▶ [Problem statement] Starting at the line with "return side_fitting(pin.cut(groove), guide_pin_v)" and stopping at the line with "for node in", repeat each line exactly. Include both and omit the rest.
━━━ Data block
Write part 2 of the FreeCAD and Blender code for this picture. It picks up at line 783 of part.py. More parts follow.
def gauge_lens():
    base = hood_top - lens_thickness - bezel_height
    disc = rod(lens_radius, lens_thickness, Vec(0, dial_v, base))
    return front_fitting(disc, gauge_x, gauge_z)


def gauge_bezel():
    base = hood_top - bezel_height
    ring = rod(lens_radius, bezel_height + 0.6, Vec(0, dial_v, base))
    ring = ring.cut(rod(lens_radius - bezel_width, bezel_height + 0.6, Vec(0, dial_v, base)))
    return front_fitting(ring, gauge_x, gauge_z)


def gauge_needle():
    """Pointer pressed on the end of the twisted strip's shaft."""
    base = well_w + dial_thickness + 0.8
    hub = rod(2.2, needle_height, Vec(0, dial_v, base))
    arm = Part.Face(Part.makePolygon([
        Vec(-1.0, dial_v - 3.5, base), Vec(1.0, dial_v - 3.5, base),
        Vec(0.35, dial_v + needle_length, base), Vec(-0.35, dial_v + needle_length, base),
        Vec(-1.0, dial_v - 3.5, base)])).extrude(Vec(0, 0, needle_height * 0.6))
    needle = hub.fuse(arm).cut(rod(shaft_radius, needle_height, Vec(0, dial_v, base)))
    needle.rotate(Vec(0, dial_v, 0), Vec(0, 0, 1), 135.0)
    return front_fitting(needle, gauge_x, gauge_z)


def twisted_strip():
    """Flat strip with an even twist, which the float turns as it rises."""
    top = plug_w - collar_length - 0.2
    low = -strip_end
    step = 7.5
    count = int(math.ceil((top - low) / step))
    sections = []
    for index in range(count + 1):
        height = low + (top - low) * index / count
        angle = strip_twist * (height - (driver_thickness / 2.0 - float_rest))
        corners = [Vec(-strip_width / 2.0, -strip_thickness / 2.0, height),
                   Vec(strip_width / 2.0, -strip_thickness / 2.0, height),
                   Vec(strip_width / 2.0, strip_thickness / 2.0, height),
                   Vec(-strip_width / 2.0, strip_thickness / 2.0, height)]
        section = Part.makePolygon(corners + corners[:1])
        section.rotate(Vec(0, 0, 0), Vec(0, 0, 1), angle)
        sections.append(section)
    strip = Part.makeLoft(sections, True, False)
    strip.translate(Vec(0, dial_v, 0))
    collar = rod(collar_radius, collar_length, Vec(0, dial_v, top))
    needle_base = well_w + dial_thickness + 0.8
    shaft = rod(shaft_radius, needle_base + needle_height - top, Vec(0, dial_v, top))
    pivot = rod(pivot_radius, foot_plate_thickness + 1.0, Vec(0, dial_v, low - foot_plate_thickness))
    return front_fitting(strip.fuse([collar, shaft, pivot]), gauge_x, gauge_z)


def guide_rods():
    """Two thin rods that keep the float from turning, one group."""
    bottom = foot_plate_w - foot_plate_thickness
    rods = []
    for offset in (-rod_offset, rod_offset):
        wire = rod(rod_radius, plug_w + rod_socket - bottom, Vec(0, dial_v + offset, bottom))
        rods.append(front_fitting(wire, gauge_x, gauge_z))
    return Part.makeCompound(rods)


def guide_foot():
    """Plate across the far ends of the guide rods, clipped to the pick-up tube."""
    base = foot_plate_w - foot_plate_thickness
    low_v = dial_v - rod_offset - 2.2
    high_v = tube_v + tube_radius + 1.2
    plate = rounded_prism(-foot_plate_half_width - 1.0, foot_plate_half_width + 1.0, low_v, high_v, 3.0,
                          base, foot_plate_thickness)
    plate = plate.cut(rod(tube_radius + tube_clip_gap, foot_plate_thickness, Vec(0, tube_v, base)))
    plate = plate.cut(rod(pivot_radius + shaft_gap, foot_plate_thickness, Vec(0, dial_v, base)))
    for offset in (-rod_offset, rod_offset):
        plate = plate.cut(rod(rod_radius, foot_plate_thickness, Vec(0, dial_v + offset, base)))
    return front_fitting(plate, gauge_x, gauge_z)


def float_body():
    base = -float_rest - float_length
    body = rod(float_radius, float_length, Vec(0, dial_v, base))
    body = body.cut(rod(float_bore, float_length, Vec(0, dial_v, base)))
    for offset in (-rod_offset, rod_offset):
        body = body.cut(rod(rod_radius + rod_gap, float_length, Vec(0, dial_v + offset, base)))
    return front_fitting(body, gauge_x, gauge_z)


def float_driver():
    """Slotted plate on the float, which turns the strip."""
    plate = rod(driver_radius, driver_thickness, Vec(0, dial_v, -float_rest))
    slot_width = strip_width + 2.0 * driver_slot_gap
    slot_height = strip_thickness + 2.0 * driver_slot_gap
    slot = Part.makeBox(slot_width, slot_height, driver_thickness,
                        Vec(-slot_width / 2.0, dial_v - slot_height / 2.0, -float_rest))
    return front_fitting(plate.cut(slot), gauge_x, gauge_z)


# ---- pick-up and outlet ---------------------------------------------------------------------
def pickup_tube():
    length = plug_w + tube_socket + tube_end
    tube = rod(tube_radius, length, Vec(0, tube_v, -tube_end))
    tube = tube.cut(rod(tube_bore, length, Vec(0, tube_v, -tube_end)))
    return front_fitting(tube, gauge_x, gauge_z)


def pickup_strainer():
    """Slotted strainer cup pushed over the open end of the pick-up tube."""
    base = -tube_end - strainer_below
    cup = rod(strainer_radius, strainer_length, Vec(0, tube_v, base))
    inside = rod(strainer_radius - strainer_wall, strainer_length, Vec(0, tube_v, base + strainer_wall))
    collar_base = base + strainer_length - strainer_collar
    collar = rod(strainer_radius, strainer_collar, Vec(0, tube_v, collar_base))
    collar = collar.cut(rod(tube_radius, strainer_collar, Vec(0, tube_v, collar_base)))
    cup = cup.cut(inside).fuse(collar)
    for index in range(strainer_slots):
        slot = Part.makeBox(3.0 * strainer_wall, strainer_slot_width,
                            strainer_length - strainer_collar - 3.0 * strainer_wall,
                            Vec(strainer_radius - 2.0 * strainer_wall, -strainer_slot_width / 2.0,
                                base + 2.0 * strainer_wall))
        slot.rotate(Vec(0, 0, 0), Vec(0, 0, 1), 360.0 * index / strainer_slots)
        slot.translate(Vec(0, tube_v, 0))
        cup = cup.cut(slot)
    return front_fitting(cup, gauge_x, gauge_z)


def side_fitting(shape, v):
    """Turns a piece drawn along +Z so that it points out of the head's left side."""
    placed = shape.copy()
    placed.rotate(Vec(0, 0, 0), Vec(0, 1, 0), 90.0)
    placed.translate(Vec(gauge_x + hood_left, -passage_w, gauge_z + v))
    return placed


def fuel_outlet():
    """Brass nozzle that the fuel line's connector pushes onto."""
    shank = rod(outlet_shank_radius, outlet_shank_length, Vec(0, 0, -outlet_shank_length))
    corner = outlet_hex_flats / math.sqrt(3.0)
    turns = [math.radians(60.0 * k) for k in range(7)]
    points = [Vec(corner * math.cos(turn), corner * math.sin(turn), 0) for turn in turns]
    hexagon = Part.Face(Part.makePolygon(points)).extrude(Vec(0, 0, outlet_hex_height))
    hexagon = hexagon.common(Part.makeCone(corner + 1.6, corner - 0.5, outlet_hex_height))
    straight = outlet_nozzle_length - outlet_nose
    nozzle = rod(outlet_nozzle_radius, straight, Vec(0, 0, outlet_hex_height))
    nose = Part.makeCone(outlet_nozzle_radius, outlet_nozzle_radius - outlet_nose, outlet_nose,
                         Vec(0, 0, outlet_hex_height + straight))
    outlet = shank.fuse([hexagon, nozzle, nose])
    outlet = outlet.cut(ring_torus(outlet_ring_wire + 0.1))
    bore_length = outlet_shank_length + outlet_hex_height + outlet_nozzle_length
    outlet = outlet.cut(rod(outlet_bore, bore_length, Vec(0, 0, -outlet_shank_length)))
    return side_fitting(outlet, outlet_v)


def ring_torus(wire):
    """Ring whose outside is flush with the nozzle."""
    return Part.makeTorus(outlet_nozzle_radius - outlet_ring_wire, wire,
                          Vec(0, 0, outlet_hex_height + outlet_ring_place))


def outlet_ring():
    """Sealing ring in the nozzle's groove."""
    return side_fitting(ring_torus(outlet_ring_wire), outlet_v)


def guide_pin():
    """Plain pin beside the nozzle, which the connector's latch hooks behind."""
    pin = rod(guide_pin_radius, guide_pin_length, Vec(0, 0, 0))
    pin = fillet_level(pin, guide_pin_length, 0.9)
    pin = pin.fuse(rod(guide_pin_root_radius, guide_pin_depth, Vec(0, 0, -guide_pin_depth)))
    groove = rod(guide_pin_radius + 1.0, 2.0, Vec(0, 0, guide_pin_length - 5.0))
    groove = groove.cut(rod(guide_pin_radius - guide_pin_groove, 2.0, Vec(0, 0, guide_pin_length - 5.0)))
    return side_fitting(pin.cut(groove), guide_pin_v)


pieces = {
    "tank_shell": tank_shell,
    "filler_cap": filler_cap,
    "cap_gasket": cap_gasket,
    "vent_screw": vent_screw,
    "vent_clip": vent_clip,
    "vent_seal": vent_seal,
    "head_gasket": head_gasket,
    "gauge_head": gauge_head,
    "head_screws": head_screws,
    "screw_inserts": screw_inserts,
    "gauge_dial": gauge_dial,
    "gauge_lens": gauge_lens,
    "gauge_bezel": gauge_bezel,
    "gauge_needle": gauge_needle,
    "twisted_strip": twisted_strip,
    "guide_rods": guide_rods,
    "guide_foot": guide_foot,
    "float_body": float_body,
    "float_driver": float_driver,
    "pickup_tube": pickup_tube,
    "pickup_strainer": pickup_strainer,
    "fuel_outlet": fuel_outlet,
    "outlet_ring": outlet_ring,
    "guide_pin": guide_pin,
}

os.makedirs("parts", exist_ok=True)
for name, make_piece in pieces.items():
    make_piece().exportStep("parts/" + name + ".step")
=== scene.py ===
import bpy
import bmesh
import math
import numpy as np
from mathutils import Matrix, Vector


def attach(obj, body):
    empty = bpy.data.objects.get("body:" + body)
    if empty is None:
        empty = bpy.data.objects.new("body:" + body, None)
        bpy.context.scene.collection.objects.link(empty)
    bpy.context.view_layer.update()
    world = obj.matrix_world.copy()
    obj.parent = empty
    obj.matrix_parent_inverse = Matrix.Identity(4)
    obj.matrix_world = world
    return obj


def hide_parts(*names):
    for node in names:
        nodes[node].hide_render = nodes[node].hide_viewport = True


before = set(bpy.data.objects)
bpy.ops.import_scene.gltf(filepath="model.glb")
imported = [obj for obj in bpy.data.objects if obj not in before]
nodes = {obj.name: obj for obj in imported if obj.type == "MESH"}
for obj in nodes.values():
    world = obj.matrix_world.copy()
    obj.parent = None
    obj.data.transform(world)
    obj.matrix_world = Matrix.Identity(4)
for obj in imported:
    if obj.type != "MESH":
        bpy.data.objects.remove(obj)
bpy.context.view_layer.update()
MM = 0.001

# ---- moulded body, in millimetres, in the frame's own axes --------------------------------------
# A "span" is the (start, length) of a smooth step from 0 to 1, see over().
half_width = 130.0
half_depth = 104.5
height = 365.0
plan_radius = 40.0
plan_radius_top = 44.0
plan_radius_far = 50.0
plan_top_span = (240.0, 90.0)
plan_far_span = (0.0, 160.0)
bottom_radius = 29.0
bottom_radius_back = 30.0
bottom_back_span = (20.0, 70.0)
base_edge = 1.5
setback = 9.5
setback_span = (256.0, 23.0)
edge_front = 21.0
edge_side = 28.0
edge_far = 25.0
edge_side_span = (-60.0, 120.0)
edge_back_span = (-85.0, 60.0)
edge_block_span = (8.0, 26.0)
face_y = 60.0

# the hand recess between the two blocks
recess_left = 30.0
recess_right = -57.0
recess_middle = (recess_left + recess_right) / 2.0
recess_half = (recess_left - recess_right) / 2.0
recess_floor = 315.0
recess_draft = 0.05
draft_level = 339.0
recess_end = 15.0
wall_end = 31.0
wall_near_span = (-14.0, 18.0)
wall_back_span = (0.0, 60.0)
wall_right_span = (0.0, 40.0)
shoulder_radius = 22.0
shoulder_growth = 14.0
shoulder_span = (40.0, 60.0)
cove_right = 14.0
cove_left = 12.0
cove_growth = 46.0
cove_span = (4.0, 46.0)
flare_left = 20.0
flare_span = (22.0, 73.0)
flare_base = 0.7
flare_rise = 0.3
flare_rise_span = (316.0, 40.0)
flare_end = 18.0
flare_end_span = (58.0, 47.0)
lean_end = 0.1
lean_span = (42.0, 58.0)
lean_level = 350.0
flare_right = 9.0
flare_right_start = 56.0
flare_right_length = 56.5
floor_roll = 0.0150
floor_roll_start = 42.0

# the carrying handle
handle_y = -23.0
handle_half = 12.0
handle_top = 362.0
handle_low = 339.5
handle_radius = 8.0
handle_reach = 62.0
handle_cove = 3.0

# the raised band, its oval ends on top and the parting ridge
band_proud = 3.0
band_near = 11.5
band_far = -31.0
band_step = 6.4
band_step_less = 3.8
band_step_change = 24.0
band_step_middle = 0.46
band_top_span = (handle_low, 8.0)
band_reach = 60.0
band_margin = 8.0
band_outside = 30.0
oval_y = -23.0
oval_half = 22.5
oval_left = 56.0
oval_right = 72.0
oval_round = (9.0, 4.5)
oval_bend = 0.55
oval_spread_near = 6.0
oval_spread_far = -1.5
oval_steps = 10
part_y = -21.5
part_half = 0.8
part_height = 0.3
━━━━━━
▶ [Complete output]
    return side_fitting(pin.cut(groove), guide_pin_v)


pieces = {
    "tank_shell": tank_shell,
    "filler_cap": filler_cap,
    "cap_gasket": cap_gasket,
    "vent_screw": vent_screw,
    "vent_clip": vent_clip,
    "vent_seal": vent_seal,
    "head_gasket": head_gasket,
    "gauge_head": gauge_head,
    "head_screws": head_screws,
    "screw_inserts": screw_inserts,
    "gauge_dial": gauge_dial,
    "gauge_lens": gauge_lens,
    "gauge_bezel": gauge_bezel,
    "gauge_needle": gauge_needle,
    "twisted_strip": twisted_strip,
    "guide_rods": guide_rods,
    "guide_foot": guide_foot,
    "float_body": float_body,
    "float_driver": float_driver,
    "pickup_tube": pickup_tube,
    "pickup_strainer": pickup_strainer,
    "fuel_outlet": fuel_outlet,
    "outlet_ring": outlet_ring,
    "guide_pin": guide_pin,
}

os.makedirs("parts", exist_ok=True)
for name, make_piece in pieces.items():
    make_piece().exportStep("parts/" + name + ".step")
=== scene.py ===
import bpy
import bmesh
import math
import numpy as np
from mathutils import Matrix, Vector


def attach(obj, body):
    empty = bpy.data.objects.get("body:" + body)
    if empty is None:
        empty = bpy.data.objects.new("body:" + body, None)
        bpy.context.scene.collection.objects.link(empty)
    bpy.context.view_layer.update()
    world = obj.matrix_world.copy()
    obj.parent = empty
    obj.matrix_parent_inverse = Matrix.Identity(4)
    obj.matrix_world = world
    return obj


def hide_parts(*names):
    for node in names:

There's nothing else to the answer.